Israeli woman possibly reinfected with coronavirus post-recovery

The issue of how the woman tested positive for the virus a second time has raised many questions in Israel and has no definite answer.

Anesthesiologists Matthias Helm and Sylvie Thierbach of the German armed forces Bundeswehr stand in front of a room in the intensive care unit of the Ulm Bundeswehr hospital as they prepare for the admission of patients, while the spread of the coronavirus disease (COVID-19) continues, in Ulm, Germa (photo credit: ANDREAS GEBERT/REUTERS)
Anesthesiologists Matthias Helm and Sylvie Thierbach of the German armed forces Bundeswehr stand in front of a room in the intensive care unit of the Ulm Bundeswehr hospital as they prepare for the admission of patients, while the spread of the coronavirus disease (COVID-19) continues, in Ulm, Germa
(photo credit: ANDREAS GEBERT/REUTERS)
A woman who had recovered from the coronavirus was re-hospitalized a month later after testing positive again.
 
Last week, the 45-year-old woman from Jisr e-Zarka was re-admitted to Hadera's Hillel Yaffe Medical Center, where she was initially hospitalized with fever and chest pains, Channel 12 reported on Sunday. 

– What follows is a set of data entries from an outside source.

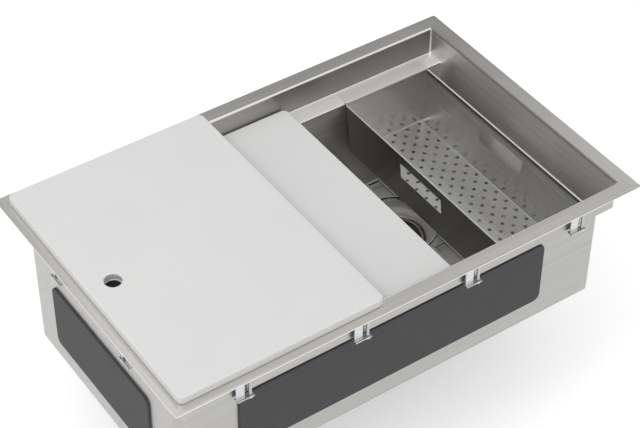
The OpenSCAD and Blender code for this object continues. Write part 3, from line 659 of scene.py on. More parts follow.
def build_board(name, node, centre_x, half_l, half_w, bottom, top, hole=None, hole_r=13.5):
    """A plastic slab: loops of a rounded rectangle down its rounded edge, closed by flat faces.

    With a finger hole the top and bottom run along rays to the hole's circle, whose edge is
    rounded too; without one they are single flat faces.
    """
    sides_y = np.linspace(-half_w + 12, half_w - 12, 15)
    sides_x = np.linspace(-half_l + 12, half_l - 12, 15)
    levels = slab_levels(half_l, half_w, BOARD_CORNER_R, BOARD_EDGE_R, bottom, top)
    loops = [at_level(ring_of(a, b, r, sides_y, sides_x), z) for a, b, r, z in levels]
    sheet = Sheet()
    if hole is None:
        points = np.stack(loops) + np.array([centre_x, 0, 0])
        sheet.grid(points, close_columns=True)
        count = points.shape[1]
        sheet.cap(0, count)
        sheet.cap(sheet.count - count, count)
    else:
        middle = np.array([hole[0] - centre_x, hole[1]])
        reach = loops[0][:, :2] - middle
        ray = reach / np.linalg.norm(reach, axis=1)[:, None]
        inner = []
        for step in np.linspace(np.pi / 2, 0, 6):
            radius = hole_r + HOLE_EDGE_R * (1 - np.cos(step))
            inner.append(at_level(middle + radius * ray, top - HOLE_EDGE_R * (1 - np.sin(step))))
        under = [at_level(loop[:, :2], top + bottom - loop[0, 2]) for loop in inner[::-1]]
        around = middle + (hole_r + 14) * ray
        cycle = [at_level(around, top)] + loops + [at_level(around, bottom)] + under + inner[::-1]
        points = np.stack(cycle) + np.array([centre_x, 0, 0])
        sheet.grid(points, close_rows=True, close_columns=True)
    board = sheet.piece(name, node, [board_plastic], [node], "board_plastic", facing=True)
    keep_flats(board)


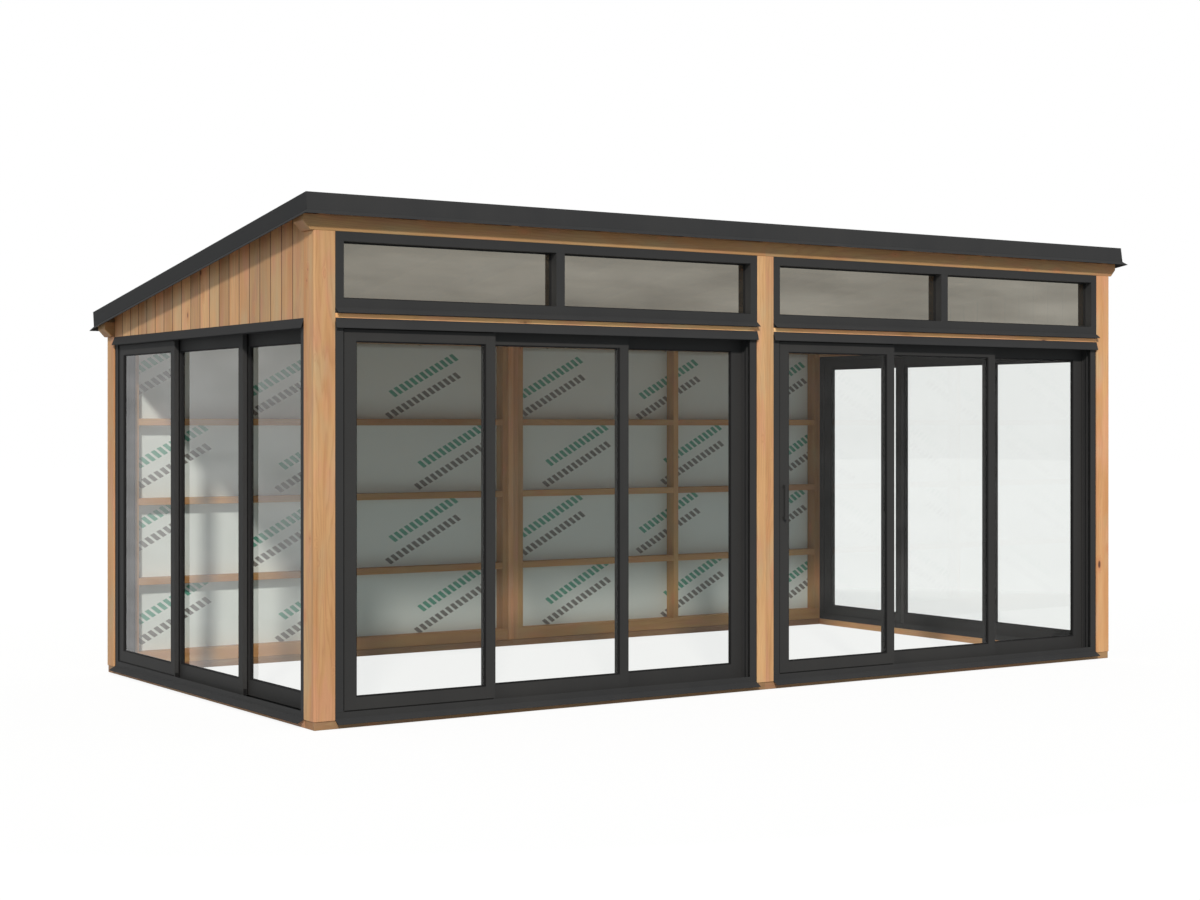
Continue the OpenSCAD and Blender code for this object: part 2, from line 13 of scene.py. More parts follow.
# %% Open the frame
import json
import math
import bpy
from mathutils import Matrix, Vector


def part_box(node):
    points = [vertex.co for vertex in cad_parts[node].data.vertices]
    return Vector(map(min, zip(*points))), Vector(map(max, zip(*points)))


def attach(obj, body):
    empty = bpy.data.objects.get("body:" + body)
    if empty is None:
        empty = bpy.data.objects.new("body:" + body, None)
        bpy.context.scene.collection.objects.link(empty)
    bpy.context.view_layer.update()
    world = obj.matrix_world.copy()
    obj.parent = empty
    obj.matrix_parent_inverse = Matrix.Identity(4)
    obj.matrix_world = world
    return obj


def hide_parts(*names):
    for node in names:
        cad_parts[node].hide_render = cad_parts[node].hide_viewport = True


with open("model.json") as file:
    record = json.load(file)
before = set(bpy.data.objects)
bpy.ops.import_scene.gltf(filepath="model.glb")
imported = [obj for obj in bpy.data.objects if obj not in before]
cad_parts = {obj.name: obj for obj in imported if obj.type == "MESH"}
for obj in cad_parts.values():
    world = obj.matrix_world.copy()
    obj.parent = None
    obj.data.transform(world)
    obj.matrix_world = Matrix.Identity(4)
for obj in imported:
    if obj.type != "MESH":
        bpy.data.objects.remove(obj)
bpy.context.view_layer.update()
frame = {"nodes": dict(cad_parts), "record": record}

# %% [markdown]
# ## Small tools for finishes
#
# A finish in Blender is a chain of small steps. Wrapped pictures are one way to feed it, but
# they have to be unwrapped piece by piece. Here every finish is worked out from the position of
# a point in the building, in metres, so the grain of a post is as coarse as a real post's and
# needs no unwrapping. The first four helpers put steps into a recipe: one fills an input, one
# adds a step, and two do arithmetic, on numbers and on positions.

# %% Steps and arithmetic
def feed(tree, value, socket):
    """Fills an input with a number, a position, a colour or the output of another step."""
    if isinstance(value, bpy.types.NodeSocket):
        tree.links.new(value, socket)
    elif isinstance(value, tuple) and len(value) < len(socket.default_value):
        socket.default_value = (*value, 1)
    else:
        socket.default_value = value


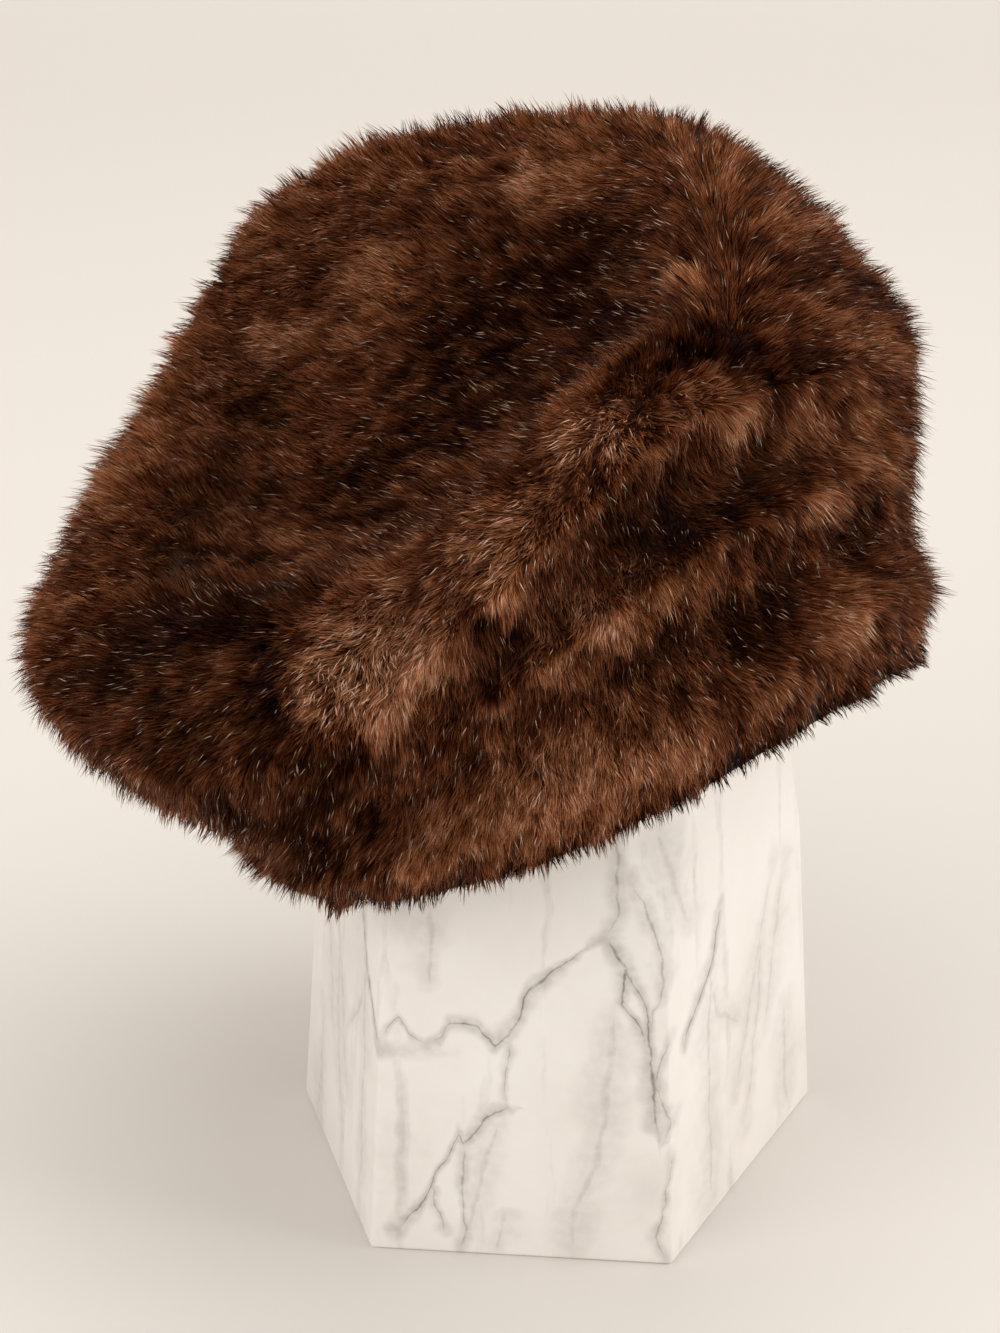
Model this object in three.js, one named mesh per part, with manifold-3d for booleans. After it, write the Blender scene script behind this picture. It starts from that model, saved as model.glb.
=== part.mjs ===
// A mink fur beret, hung a little askew over a five-sided marble display block.
// Millimetres, +Z up, origin in the middle of the block's foot, front of the hat towards -Y.
// The beret is a thin pelt leather with deep fur on it: a tall soft crown sewn to a fur band.

import * as THREE from 'three';
import { mergeVertices } from 'three/addons/utils/BufferGeometryUtils.js';
import { ConvexGeometry } from 'three/addons/geometries/ConvexGeometry.js';
import Module from 'manifold-3d';

const wasm = await Module();
wasm.setup();

// Marble block: it narrows upwards, and a facet opens upwards from each of its standing edges
const BLOCK_HEIGHT = 220.5;
const BLOCK_TAPER = 0.075;      // how far a corner moves inwards for each millimetre up
const BLOCK_CORNERS = [
  { x: -60.5, y: -64.8, facetFrom: 84, facetTop: 15 },
  { x: 38.2, y: -73.4, facetFrom: 100, facetTop: 19 },
  { x: 91.7, y: 21.7, facetFrom: 110, facetTop: 13 },
  { x: 4.0, y: 90.0, facetFrom: 95, facetTop: 15 },
  { x: -87.2, y: 23.4, facetFrom: 110, facetTop: 12 },
];

// How the hat sits: its own frame has the middle of the band's lower edge as origin
const HAT_PLACE = { x: 7, y: 0, z: 170 };
const HAT_LEAN_BACK = 6.1;      // degrees, the front of the band rides up
const HAT_LEAN_LEFT = 23.4;     // degrees, the heavy side hangs down on the left
const HAT_TURN = 9.5;           // degrees about its own axis

// Pelt and fur
const LEATHER = 2.5;            // thickness of the pelt leather and its lining cloth
const LEATHER_SHARE = 0.5;      // the leather follows the fur's folds only half as deep
const GAP = 1.0;                // between fur backing and leather
const BAND_SKIN_RADIUS = 102;   // outside of the band's leather, easy round a 60 cm head
const BAND_EDGE = 7;            // the fur reaches this far below the band's leather
const CROWN_MIDDLE = 99;        // height of the dished middle of the crown
const SEAM_GAP = 0.8;           // crown and band each stop this far from the line of the seam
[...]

This comes a month after she was discharged from the medical center having recovered from the virus and testing negative twice. 
The issue of how the woman tested positive for the virus a second time has raised many questions in Israel and has no definite answer. 
The matter of if and how someone can test positively for the virus twice has been discussed among experts around the globe. While some theorize that the tests were inaccurately done, others have discussed the possibility of reinfection. In late April, the World Health Organization (WHO) recently said in that, "there is no evidence that a recovered COVID-19 patient cannot be reinfected."
Earlier in April, Prof. Ronit Sarid, a virology expert at Bar-Ilan University, said that there are two possibilities for this conundrum. The first is that certain people carry the virus for long periods, called a “persistent infection.” The second is that sometimes a percentage of SARS-CoV-2 tests could render a false negative or positive.
How the woman contracted the virus twice still remains a mystery. Since COVID-19 tests have a 70% accuracy rate, according to Channel 12, it seems unfathomable that she would have tested negatively twice in a row. Getting two false negative tests wouldn't explain how her symptoms went away and for a month.
This isn't the first time in Israel that a coronavirus patient was reported to have contracted the virus a second time. In late April, an 86-year-old man was hospitalized in severe condition, but was discharged after recovering from the virus and tested negative,  having been deemed healthy enough to return home. The man returned to the hospital and was intubated in severe condition. He was reported to have several underlying conditions. 
Israel's first case of reinfection came in February, when one of the Israeli passengers quarantined on board the Diamond Princess cruise ship in Japan tested positive a second time after returning to Israel.